Rifts in a mesh will not modify the type of meshing occurring during the mesh phase. To impact the mesh, one can use the riftstiprefine.m routine. This routine will ensure that the rift tips are correctly refined, to take into account the tip stress singularity. Use of this routine is as follows:

>> md=model; >> md=triangle(md,'DomainOutline.exp','Rifts.exp',4001); >> md=rifttipsrefine(md,2000,30000); >> md=meshprocessrifts(md); >> md=setmask(md,'Iceshelves.exp','Islands.exp'); >> etc ...

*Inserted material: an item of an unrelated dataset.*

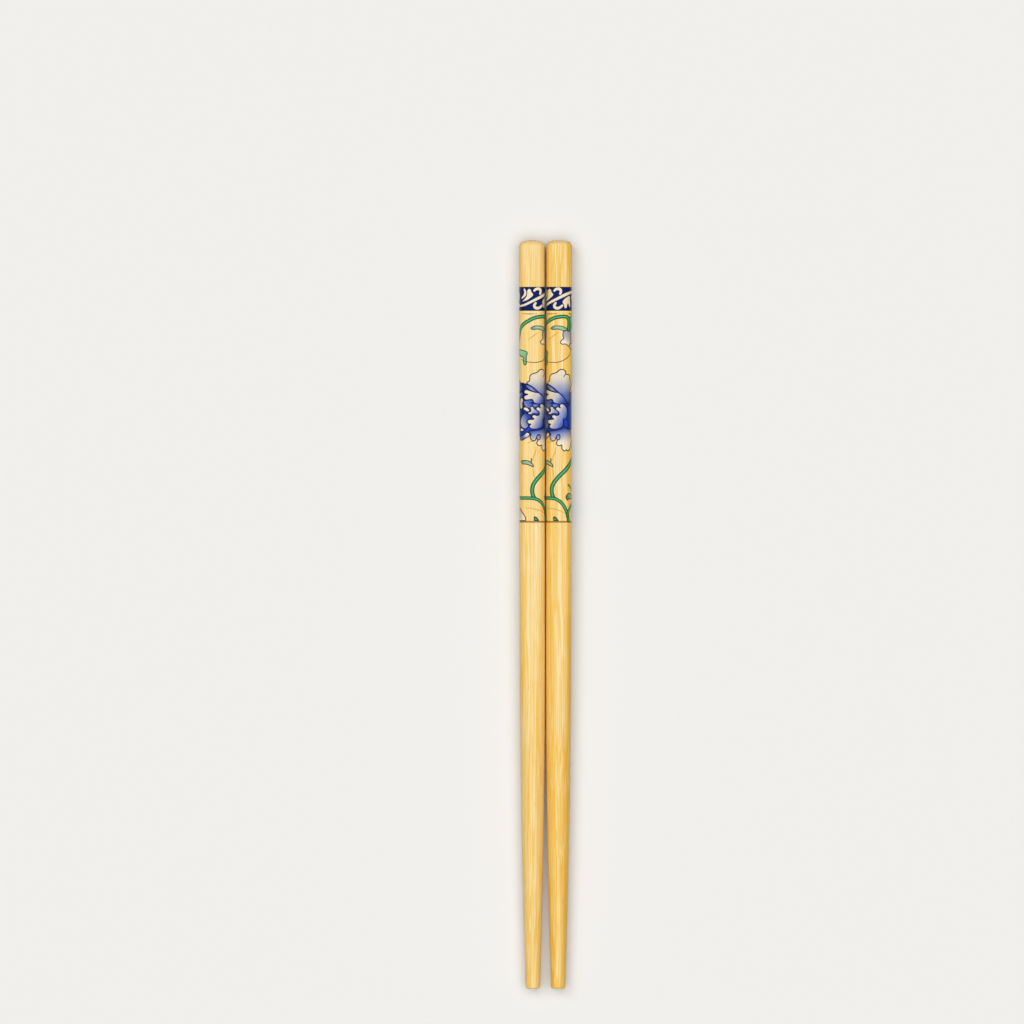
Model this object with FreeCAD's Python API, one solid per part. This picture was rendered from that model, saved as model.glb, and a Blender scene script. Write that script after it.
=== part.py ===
import FreeCAD, Part
import math
import os

# A pair of bamboo chopsticks lying side by side, in millimetres.
# X runs across the pair, Y along it towards the handle ends, and Z up from the table.

# One chopstick from end to end
stick_length = 230.0

# The handle is a square bar with rounded corners
handle_width = 7.8
handle_corner_radius = 2.2

# The width starts to fall at this distance from the handle end, down to the width at the tip
straight_length = 122.8
tip_width = 4.4

# The square corners are ground away between these distances from the handle end,
# and past the second one the section is a full circle
rounding_start = 95.0
rounding_end = 190.0

# The sections that the ground part is drawn through, about this far apart
section_spacing = 9.0

# The handle end is slightly domed, and both ends have a tumbled edge
handle_dome_radius = 16.0
handle_edge_radius = 1.4
tip_edge_radius = 0.7

# The narrow gap between the two sticks, at the handle end and where the taper starts
gap_at_handle_end = 0.6
gap_at_taper = 0.25

# On a full circle each side and each corner takes an eighth of the turn,
# so a side reaches half of that to either side of its middle
full_side_angle = math.pi / 8.0


# From 0 on the square handle to 1 on the round part, with a soft start and end
def roundness(distance):
    share = (distance - rounding_start) / (rounding_end - rounding_start)
    share = min(max(share, 0.0), 1.0)
    return share * share * (3.0 - 2.0 * share)


# Half the stick's width: constant along the handle, then a shallow parabola to the tip
def half_width(distance):
    taper_length = stick_length - straight_length
    share = max(distance - straight_length, 0.0) / taper_length
    return (handle_width - (handle_width - tip_width) * share ** 2) / 2.0


# A point of the section at this distance from the handle end, across and up from the stick's axis
def section_point(distance, across, up, quarter):
    turn = quarter * math.pi / 2.0
    x = across * math.cos(turn) - up * math.sin(turn)
    z = across * math.sin(turn) + up * math.cos(turn)
    return FreeCAD.Vector(x, stick_length / 2.0 - distance, z + handle_width / 2.0)


# Four sides and four corners that meet in tangent: straight sides with corner arcs on the handle,
# then sides that bulge and corners that widen until all eight arcs lie on one circle
def section_wire(distance):
    ground = roundness(distance)
    half = half_width(distance)
    corner = handle_corner_radius + (half - handle_corner_radius) * ground
    side_angle = full_side_angle * ground
    centre = (half - corner) / (1.0 + math.tan(side_angle / 2.0))
    join_across = centre + corner * math.cos(side_angle)
    join_up = centre + corner * math.sin(side_angle)
    corner_middle = centre + corner * math.sqrt(0.5)
    edges = []
    for quarter in range(4):
        side_start = section_point(distance, join_across, -join_up, quarter)
        side_middle = section_point(distance, half, 0.0, quarter)
        side_end = section_point(distance, join_across, join_up, quarter)
        corner_top = section_point(distance, corner_middle, corner_middle, quarter)
        corner_end = section_point(distance, join_up, join_across, quarter)
        if ground > 0.0:
            edges.append(Part.Arc(side_start, side_middle, side_end).toShape())
        else:
            edges.append(Part.makeLine(side_start, side_end))
        edges.append(Part.Arc(side_end, corner_top, corner_end).toShape())
    return Part.Wire(edges)


# The straight bar of the handle, as far as its corners keep their shape
def handle_bar():
    end_face = Part.Face(section_wire(0.0))
    return end_face.extrude(FreeCAD.Vector(0.0, -rounding_start, 0.0))


# The ground part, from the square handle to the round tip, through evenly spaced sections
def ground_part():
    ground_length = stick_length - rounding_start
    count = math.ceil(ground_length / section_spacing)
    step = ground_length / count
    wires = [section_wire(rounding_start + step * i) for i in range(count + 1)]
    return Part.makeLoft(wires, True, False)


# A point of the dome at this angle from the stick's axis
def dome_point(angle):
    across = handle_dome_radius * math.sin(angle)
    back = handle_dome_radius * (1.0 - math.cos(angle))
    return FreeCAD.Vector(across, stick_length / 2.0 - back, handle_width / 2.0)


# A round bar turned about the stick's axis, twice as wide as the handle, with the dome for its end
def turned_round():
    rim_angle = math.asin(handle_width / handle_dome_radius)
    crown = dome_point(0.0)
    rim = dome_point(rim_angle)
    along = FreeCAD.Vector(0.0, 1.0, 0.0)
    rim_foot = rim - along * stick_length
    crown_foot = FreeCAD.Vector(crown.x, rim_foot.y, crown.z)
    dome = Part.Arc(crown, dome_point(rim_angle / 2.0), rim).toShape()
    side = Part.makeLine(rim, rim_foot)
    foot = Part.makeLine(rim_foot, crown_foot)
    axis = Part.makeLine(crown_foot, crown)
    return Part.Face(Part.Wire([dome, side, foot, axis])).revolve(crown, along, 360.0)


# The handle bar with its domed end and the tumbled edge round it
def handle():
    domed = handle_bar().common(turned_round())
    end_face = max(domed.Faces, key=lambda face: face.CenterOfMass.y)
    return domed.makeFillet(handle_edge_radius, end_face.Edges)


# One chopstick lying along Y, with its underside on the table
def chopstick():
    joined = handle().fuse(ground_part()).removeSplitter()
    tip_face = min(joined.Faces, key=lambda face: face.CenterOfMass.y)
    return joined.makeFillet(tip_edge_radius, tip_face.Edges).Solids[0]


# The stick moved to one side, +1 for right and -1 for left, and turned so that the tips lean in
def placed(stick, side):
    lean = (gap_at_handle_end - gap_at_taper) / 2.0 / straight_length
    across = (handle_width + gap_at_handle_end) / 2.0 - lean * stick_length / 2.0
    moved = stick.copy()
    moved.rotate(FreeCAD.Vector(), FreeCAD.Vector(0.0, 0.0, 1.0), -side * math.degrees(math.atan(lean)))
    moved.translate(FreeCAD.Vector(side * across, 0.0, 0.0))
    return moved


stick = chopstick()
os.makedirs("parts", exist_ok=True)
placed(stick, -1).exportStep("parts/chopstick_left.step")
placed(stick, 1).exportStep("parts/chopstick_right.step")
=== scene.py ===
import math
import bpy
import bmesh
import numpy as np
from mathutils import Matrix, Vector
from mathutils.geometry import delaunay_2d_cdt


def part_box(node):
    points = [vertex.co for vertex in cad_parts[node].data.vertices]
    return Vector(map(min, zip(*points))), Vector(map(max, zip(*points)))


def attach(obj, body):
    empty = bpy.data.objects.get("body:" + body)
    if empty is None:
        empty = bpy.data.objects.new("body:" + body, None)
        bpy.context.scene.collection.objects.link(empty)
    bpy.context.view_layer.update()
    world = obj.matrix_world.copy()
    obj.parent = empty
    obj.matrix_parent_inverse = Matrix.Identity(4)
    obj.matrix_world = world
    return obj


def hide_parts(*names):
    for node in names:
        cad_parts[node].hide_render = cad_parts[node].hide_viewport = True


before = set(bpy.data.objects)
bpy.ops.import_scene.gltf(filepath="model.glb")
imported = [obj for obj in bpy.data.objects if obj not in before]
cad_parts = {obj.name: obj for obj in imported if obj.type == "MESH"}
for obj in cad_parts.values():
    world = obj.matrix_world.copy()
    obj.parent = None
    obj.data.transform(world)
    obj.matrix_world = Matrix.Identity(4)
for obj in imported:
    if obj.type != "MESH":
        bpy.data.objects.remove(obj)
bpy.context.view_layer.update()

mm = 0.001
weldDistance = 0.000001
nearZero = 1e-12

# One chopstick, in millimetres; distances run from the handle end to the tip
stick = {
    "length": (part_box("chopstick_left")[1].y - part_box("chopstick_left")[0].y) / mm,
    "handleWidth": 7.8,
    "cornerRadius": 2.2,
    "straightLength": 122.8,
    "tipWidth": 4.4,
    "roundingStart": 95.0,
    "roundingEnd": 190.0,
    "domeRadius": 16.0,
    "handleEdge": 1.4,
    "tipEdge": 0.7,
    "gapAtHandleEnd": 0.6,
    "gapAtTaper": 0.25,
    "fullSideAngle": math.pi / 8.0,      # half of a side's share of the turn, where the section is round
    "straightBelow": 0.002,              # a side with a smaller angle is drawn straight
    "sideSteps": 4,                      # facets across a side
    "cornerSteps": 8,                    # facets round a corner
    "edgeSteps": 6,                      # facets round a tumbled end edge
    "ringSpacing": 3.0,                  # along the ground part
    "handleRings": (3.0, 6.0, 9.0),      # rings of the bare wood above the print
    "domeRings": (0.75, 0.5, 0.25),      # rings of the handle's end, as shares of its width
    "tipRing": 0.5,                      # and the one of the tip
}

# The two sticks: CAD node, record slot, side of the pair, and how far the print sits to the right
# of the middle of the top face, in millimetres
sticks = [
    {"name": "printedStickLeft", "node": "chopstick_left", "slot": "bamboo_pale",
     "side": -1, "printShift": 2.2},
    {"name": "printedStickRight", "node": "chopstick_right", "slot": "bamboo_golden",
     "side": 1, "printShift": 0.0},
]

# The print: a band of film once round the handle, in millimetres from the handle end
printArea = {
    "top": 14.4,
    "borderEnd": 21.75,
    "end": 86.2,
    "margin": 1.0,               # bare wood that is meshed with the print, above and below it
    "shadeStep": 0.45,           # spacing of the points that carry a petal's shading
    "curveStep": 0.16,           # spacing of the points along a drawn curve
    "roundEndStep": 0.12,        # and round the end of a stroke
    "leastBulge": 0.01,          # an arc with less is drawn straight
    "closedWithin": 0.000001,    # a stroke whose ends are this close runs round
    "joinWithin": 0.00001,       # points this close become one
}

# Ink colours as they look in daylight
inks = {
    "cobalt": (0, 25, 94),
    "cobaltDeep": (0, 5, 40),
    "cream": (248, 234, 206),
    "ivory": (234, 224, 202),
    "white": (248, 243, 236),
    "creamGrey": (206, 202, 202),
    "lilacGrey": (170, 172, 198),
    "lilac": (140, 150, 202),
    "petalBlue": (84, 106, 184),
    "royalBlue": (36, 68, 168),
    "sapphire": (18, 62, 190),
    "deepBlue": (14, 38, 130),
    "navy": (8, 17, 84),
    "charcoal": (42, 35, 32),
    "olive": (104, 88, 38),
    "endLine": (158, 108, 10),
    "paleGold": (252, 232, 158),
    "stemDark": (10, 64, 40),
    "stemGreen": (48, 146, 96),
    "stemLight": (92, 196, 138),
    "leafPale": (176, 216, 168),
    "leafMist": (184, 212, 190),
    "leafMint": (106, 184, 132),
    "leafTeal": (44, 112, 92),
    "leafDeep": (16, 62, 44),
    "lime": (182, 212, 104),
    "amber": (212, 148, 36),
    "gold": (214, 170, 70),
    "blush": (228, 184, 160),
    "coral": (226, 122, 82),
    "rust": (168, 74, 36),
}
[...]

the first argument is the model, the second argument the tip area resolution, and the third is the size of the circle around the tips where mesh refinement should occur.

Rifts in parameter file

The structure of rifts can be modified in any parameter file. We do not advise touching anything except the fill and friction for each one of the rifts in the structure. For example, inclusion of the following lines in the parameter file should be enough:

>> for i=1:md.numrifts, >> md.rifts.riftstruct(i).fill='Water'; %include water in the rifts >> md.rifts.riftstruct(i).friction=10^11; %friction parameter sigma=10^11*dv_t >> end

Of course, different frictions and fill could be applied, according to the physics being captured.

Solving for rifts

Rifts are only allowed when using MacAyeal type elements, in 2D meshes. For now, 3D meshes are not supported. Nothing is needed to take rifts into account in the solve phase. A simple:

>> md=solve(md,'Stressbalance');

will suffice. Bear in mind that rifts are handled using penalty methods to ensure that penetration of rift flanks does not occur. This can be very computationally expensive, as penalty methods tend to lead to zigzagging of contact. A stable set of constraints strategy has been implemented, which should guarantee convergence, but can be slow. Users should also try to minimize zigzagging by refining the mesh where needed. In case zigzagging becomes too intense, locking of the zigzagging penalties will occur, which ensures convergence, but which can lead to bad results in a physical sense. Detecting penalty locking should give users an idea on where to refine the mesh.

Rifts plotting

Rifts can be plotted using the following special plots:

>> plotmodel(md,'data','rifts','data','riftpenetration','data','riftvel','data','riftrelvel');

these three plots will give users a view of which parts of the rifts are opening, closing, at which relative speed, etc.

Rifts when using Yams mesh adaptation

Rifts can be used in conjunction with the Yams mesh adaptation routine, by adding the Rifts.exp file defining rift contours to the 'riftoutline' option of yams. For example:

>>md=yams(md,'domainoutline','DomainOutline.exp','riftoutline','Rifts.exp','velocities','vel.mat');

Adding rifts to an existing mesh

In case users want to use an existing mesh, rifts can still be added on. The format for the rifts file is in this case slightly different:

## Name:ContourAroundRift1 ## Icon:0 # Points Count Value 5 1 # X pos Y pos -100 -100 50100 -100 50100 +100 -100 +100 -100 -100 ## Name:Rift1 ## Icon:0 # Points Count Value 2 500 # X pos Y pos 0 0 50000 0 ## Name:ContourAroundRift2 ## Icon:0 # Points Count Value 5 1 # X pos Y pos -100 900 50100 900 50100 1100 -100 1100 -100 900 ## Name:Rift2 ## Icon:0 # Points Count Value 2 1000 # X pos Y pos 0 10000 50000 10000

The format is made of pairs of rift contours with the corresponding rift profile. The rift contour is a closed contour that envelopes the rift. The rift that follows needs to be completely included in it. The rift density (here, 500 and 1000 respectively) is very important, as it will decide the density of the mesh around the rift. Do not specify 1, as this will try to include a rift in the mesh with a 1 m mesh density, which will probably result in a memory exhaustion problem for the local machine running ISSM.